Asher again became a campaign story when ABC News ran stories highlighting supporters of presidential candidate Rudy Giuliani who had past legal problems.

Despite the controversy, Asher has commented he has paid his debt to society following his conviction and has supported a number of Republican candidates over the years. He went on to chair Tom Corbett's successful campaign for governor in 2010.

Asher was slated to be a fake elector submitted to the United States Congress in order to overturn the 2020 United States presidential election in favor of Donald Trump, but was replaced before the failed scheme took place.

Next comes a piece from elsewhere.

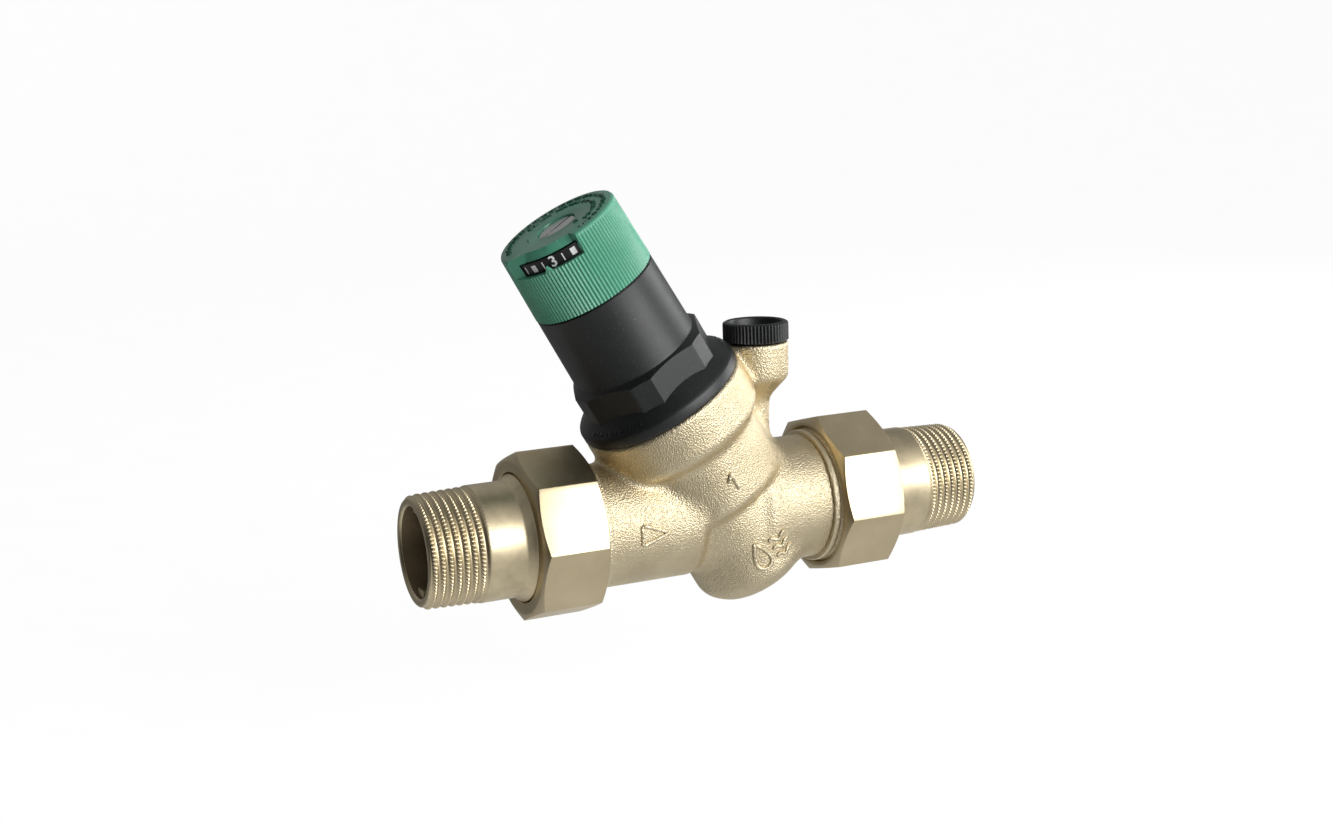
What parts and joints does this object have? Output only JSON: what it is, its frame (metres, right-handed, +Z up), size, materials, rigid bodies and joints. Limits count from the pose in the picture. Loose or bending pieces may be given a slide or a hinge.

=== End of tenure as RNC member ===
In an email to state Republican committee members on November 18, 2020, former gubernatorial candidate Scott Wagner accused the longtime national committeeman of orchestrating “dirty politics” within the state party, suggesting the focus should remain on defending President Donald Trump during the impeachment hearings. After a bitter dispute erupted within the party, Asher dropped his bid for another four-year term as RNC member, saying that the dispute had become "destructive" within the party.

== Awards and recognitions ==
Asher was named to the PoliticsPA list of "Pennsylvania's Top Political Activists." The Pennsylvania Report named him to the 2003 "The Pennsylvania Report Power 75" list of influential figures in Pennsylvania politics and noted that he has the ability to put "a big bankroll behind his favorite candidates." The Pennsylvania Report's 2009 "The Pennsylvania Report 100" and noted that as a "veteran fund-raiser and kingmaker," Asher was "One, if not the, top power player in the state GOP."